--- GIVEN EXERCISE ---
Scan the records below for the line containing "hull_shell();" and the line containing "raise FrameError(why)". Copy both, plus every line between, exactly.

[Dataset excerpt]
BEGIN
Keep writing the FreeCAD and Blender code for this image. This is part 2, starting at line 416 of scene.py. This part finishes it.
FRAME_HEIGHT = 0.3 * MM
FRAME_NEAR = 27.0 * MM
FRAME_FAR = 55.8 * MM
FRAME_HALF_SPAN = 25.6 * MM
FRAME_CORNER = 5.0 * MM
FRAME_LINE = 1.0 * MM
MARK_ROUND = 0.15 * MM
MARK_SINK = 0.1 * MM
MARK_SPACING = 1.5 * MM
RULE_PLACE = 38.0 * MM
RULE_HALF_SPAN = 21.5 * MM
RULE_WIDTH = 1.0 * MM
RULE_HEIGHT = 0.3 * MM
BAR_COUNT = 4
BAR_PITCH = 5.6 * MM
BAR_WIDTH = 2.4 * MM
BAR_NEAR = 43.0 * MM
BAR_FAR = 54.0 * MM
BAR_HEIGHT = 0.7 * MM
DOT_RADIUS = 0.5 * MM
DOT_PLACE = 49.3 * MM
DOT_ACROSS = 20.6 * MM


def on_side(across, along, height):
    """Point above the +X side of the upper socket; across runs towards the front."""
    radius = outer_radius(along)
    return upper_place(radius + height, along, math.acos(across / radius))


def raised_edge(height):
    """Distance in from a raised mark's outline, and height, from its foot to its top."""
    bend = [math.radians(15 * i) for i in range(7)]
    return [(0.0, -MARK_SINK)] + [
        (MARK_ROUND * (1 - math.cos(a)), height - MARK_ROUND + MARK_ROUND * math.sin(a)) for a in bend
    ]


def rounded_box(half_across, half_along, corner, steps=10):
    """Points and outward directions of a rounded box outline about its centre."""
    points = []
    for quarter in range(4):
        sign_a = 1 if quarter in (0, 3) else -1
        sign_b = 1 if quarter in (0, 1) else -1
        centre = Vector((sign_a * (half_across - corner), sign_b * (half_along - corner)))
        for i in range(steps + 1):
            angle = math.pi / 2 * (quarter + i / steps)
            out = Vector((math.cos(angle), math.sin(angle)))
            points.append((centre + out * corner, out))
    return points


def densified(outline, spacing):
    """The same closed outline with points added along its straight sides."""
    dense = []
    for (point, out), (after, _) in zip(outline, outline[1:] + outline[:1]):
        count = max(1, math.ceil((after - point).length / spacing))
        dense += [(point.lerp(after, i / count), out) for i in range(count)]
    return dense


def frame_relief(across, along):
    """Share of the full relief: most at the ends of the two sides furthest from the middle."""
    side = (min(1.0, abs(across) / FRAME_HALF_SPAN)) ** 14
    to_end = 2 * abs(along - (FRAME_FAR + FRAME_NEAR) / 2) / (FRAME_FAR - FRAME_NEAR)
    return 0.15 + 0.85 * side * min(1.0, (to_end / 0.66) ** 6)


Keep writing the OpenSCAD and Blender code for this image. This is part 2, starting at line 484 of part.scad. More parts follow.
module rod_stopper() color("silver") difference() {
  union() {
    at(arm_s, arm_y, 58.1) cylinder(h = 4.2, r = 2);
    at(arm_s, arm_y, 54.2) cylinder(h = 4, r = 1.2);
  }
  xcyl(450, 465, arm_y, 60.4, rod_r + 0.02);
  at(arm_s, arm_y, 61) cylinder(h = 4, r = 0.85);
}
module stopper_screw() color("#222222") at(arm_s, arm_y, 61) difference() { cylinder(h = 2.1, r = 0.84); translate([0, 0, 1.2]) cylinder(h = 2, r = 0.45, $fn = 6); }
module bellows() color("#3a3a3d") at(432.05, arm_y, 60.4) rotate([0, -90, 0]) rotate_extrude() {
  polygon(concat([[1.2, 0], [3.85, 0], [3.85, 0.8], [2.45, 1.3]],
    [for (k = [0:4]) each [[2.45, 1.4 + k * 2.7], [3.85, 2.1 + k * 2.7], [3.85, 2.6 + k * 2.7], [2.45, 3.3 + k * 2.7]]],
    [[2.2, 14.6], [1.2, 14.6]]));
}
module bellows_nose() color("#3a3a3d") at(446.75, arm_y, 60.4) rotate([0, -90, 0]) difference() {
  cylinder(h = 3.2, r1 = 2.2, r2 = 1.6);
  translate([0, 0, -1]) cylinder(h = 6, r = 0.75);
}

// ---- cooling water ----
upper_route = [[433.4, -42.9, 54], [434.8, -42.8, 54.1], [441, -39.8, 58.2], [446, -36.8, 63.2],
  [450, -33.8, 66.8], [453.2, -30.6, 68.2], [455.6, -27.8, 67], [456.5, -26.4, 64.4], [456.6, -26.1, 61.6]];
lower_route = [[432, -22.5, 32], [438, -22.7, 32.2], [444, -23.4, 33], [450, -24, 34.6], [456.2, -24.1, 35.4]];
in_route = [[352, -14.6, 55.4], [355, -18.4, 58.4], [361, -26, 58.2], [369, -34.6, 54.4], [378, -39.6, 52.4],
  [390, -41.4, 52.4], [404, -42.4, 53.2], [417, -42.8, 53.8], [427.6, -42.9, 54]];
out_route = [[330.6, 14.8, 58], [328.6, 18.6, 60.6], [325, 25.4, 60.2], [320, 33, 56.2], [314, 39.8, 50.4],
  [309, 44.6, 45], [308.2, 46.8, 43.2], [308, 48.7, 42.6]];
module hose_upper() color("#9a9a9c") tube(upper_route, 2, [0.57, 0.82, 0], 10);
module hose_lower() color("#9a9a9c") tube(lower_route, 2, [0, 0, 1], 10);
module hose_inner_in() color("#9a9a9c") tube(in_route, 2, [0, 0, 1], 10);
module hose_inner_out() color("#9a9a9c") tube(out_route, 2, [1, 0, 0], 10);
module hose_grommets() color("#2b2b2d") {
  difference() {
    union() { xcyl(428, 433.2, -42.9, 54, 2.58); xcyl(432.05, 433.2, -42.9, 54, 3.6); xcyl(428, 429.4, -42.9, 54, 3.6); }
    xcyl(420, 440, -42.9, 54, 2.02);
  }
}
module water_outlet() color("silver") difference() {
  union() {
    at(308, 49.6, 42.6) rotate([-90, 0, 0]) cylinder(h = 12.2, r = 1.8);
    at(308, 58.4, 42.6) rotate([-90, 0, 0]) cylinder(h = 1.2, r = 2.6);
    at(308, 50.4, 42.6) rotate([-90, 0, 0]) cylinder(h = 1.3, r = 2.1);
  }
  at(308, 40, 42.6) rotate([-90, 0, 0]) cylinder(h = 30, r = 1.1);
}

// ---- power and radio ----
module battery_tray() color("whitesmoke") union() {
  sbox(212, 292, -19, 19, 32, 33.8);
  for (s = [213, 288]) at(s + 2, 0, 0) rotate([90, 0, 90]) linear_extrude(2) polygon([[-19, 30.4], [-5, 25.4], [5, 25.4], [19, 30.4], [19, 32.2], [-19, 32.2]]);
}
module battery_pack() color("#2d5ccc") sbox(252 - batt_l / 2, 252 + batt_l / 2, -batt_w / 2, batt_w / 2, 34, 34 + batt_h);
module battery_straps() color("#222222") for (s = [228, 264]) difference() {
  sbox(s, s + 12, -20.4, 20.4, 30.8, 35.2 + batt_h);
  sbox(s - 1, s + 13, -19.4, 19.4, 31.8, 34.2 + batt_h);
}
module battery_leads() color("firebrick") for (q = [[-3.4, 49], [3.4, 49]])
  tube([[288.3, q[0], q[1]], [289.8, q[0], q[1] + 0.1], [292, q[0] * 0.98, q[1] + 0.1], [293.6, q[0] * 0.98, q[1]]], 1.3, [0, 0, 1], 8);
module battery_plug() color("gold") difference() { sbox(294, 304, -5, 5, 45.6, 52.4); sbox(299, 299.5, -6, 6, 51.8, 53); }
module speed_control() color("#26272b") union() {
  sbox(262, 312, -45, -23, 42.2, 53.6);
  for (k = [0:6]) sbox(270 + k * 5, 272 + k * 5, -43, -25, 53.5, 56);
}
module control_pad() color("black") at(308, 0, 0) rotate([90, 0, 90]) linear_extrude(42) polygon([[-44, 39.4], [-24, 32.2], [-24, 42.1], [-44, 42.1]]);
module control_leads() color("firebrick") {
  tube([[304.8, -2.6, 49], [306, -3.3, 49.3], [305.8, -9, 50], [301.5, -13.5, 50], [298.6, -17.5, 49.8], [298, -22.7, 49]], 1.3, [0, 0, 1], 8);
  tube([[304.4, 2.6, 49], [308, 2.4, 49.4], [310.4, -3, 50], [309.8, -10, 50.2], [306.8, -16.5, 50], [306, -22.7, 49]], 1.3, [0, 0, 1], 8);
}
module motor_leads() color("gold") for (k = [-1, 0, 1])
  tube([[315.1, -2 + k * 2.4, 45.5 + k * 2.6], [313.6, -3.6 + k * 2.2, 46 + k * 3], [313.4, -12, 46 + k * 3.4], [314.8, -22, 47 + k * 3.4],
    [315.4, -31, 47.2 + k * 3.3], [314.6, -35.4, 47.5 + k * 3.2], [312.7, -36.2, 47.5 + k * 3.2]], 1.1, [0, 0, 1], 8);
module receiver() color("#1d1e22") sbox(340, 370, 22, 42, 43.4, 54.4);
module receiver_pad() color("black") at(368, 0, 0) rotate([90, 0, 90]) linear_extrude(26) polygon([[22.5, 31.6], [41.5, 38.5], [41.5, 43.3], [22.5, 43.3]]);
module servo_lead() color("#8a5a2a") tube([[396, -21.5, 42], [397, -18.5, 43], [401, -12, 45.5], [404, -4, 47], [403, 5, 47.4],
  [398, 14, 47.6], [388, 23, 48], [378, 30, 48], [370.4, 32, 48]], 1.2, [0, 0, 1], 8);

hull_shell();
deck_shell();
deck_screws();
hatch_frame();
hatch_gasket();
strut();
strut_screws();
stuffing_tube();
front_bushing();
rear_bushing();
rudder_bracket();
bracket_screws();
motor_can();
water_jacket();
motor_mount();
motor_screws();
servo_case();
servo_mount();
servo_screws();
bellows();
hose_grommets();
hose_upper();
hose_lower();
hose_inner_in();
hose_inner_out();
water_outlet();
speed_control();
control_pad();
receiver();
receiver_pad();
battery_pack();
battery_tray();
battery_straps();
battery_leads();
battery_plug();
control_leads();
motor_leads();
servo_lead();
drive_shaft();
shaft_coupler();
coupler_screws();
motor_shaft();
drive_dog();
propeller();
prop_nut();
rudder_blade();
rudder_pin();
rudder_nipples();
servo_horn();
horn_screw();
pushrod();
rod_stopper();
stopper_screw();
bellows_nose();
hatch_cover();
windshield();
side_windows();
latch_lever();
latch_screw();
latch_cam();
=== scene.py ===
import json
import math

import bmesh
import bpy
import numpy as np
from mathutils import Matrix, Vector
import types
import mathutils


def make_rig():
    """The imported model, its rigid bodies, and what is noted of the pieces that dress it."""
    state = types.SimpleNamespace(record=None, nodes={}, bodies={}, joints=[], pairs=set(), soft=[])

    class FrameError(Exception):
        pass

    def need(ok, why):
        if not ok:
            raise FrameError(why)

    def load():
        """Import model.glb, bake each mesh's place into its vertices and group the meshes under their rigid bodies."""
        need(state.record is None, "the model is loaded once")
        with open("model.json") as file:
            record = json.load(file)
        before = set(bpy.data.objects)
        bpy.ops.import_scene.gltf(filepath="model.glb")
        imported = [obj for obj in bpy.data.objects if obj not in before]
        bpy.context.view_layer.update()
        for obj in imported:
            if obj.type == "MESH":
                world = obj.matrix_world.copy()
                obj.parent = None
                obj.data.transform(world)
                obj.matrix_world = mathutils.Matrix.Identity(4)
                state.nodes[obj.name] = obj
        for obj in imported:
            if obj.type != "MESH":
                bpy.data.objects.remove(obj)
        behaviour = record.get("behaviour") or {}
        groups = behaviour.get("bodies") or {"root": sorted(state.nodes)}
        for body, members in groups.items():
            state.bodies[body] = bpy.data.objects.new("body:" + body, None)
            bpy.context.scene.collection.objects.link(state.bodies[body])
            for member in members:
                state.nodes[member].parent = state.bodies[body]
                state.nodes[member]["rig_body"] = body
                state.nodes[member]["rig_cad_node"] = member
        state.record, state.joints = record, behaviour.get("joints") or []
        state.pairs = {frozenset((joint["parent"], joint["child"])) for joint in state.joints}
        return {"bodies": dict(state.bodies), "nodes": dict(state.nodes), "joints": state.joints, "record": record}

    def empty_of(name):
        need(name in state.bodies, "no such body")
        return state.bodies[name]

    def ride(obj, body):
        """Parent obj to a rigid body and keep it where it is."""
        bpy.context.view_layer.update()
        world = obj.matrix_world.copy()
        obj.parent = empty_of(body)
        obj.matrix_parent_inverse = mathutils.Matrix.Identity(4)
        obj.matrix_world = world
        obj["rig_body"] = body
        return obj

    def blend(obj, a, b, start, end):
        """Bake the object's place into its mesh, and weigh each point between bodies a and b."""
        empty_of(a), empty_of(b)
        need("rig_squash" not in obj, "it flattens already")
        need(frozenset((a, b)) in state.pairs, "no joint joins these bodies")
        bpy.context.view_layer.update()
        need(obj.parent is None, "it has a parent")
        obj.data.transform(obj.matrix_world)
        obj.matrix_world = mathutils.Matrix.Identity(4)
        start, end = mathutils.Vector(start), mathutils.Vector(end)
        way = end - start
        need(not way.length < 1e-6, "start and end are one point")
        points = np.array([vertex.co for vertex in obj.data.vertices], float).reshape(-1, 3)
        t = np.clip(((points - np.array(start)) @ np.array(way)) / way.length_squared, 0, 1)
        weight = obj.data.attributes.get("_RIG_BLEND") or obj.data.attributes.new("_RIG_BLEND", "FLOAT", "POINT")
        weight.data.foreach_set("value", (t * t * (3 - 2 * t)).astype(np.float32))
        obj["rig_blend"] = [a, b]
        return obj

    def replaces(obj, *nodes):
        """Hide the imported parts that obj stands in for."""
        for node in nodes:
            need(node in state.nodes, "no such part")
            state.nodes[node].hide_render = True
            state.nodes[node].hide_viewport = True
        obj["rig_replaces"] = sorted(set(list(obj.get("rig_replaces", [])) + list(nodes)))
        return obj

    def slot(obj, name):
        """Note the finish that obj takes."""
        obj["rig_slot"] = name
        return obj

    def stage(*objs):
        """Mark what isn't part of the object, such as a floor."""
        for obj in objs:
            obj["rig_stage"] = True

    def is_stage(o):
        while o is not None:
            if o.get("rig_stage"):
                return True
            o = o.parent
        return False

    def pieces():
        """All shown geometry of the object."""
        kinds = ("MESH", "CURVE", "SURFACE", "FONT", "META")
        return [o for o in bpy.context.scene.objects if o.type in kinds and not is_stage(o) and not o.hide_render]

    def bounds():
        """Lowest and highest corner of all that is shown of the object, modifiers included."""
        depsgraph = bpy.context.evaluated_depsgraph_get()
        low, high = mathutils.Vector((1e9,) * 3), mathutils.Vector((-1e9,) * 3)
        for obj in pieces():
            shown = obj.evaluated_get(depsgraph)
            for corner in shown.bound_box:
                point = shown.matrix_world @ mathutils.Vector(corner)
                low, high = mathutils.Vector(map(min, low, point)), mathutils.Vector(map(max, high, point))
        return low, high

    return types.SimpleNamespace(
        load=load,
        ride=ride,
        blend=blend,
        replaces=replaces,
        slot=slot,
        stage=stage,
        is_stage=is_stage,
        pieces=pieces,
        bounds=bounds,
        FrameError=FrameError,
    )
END
--- RESPONSE TO THE EXERCISE ---
hull_shell();
deck_shell();
deck_screws();
hatch_frame();
hatch_gasket();
strut();
strut_screws();
stuffing_tube();
front_bushing();
rear_bushing();
rudder_bracket();
bracket_screws();
motor_can();
water_jacket();
motor_mount();
motor_screws();
servo_case();
servo_mount();
servo_screws();
bellows();
hose_grommets();
hose_upper();
hose_lower();
hose_inner_in();
hose_inner_out();
water_outlet();
speed_control();
control_pad();
receiver();
receiver_pad();
battery_pack();
battery_tray();
battery_straps();
battery_leads();
battery_plug();
control_leads();
motor_leads();
servo_lead();
drive_shaft();
shaft_coupler();
coupler_screws();
motor_shaft();
drive_dog();
propeller();
prop_nut();
rudder_blade();
rudder_pin();
rudder_nipples();
servo_horn();
horn_screw();
pushrod();
rod_stopper();
stopper_screw();
bellows_nose();
hatch_cover();
windshield();
side_windows();
latch_lever();
latch_screw();
latch_cam();
=== scene.py ===
import json
import math

import bmesh
import bpy
import numpy as np
from mathutils import Matrix, Vector
import types
import mathutils


def make_rig():
    """The imported model, its rigid bodies, and what is noted of the pieces that dress it."""
    state = types.SimpleNamespace(record=None, nodes={}, bodies={}, joints=[], pairs=set(), soft=[])

    class FrameError(Exception):
        pass

    def need(ok, why):
        if not ok:
            raise FrameError(why)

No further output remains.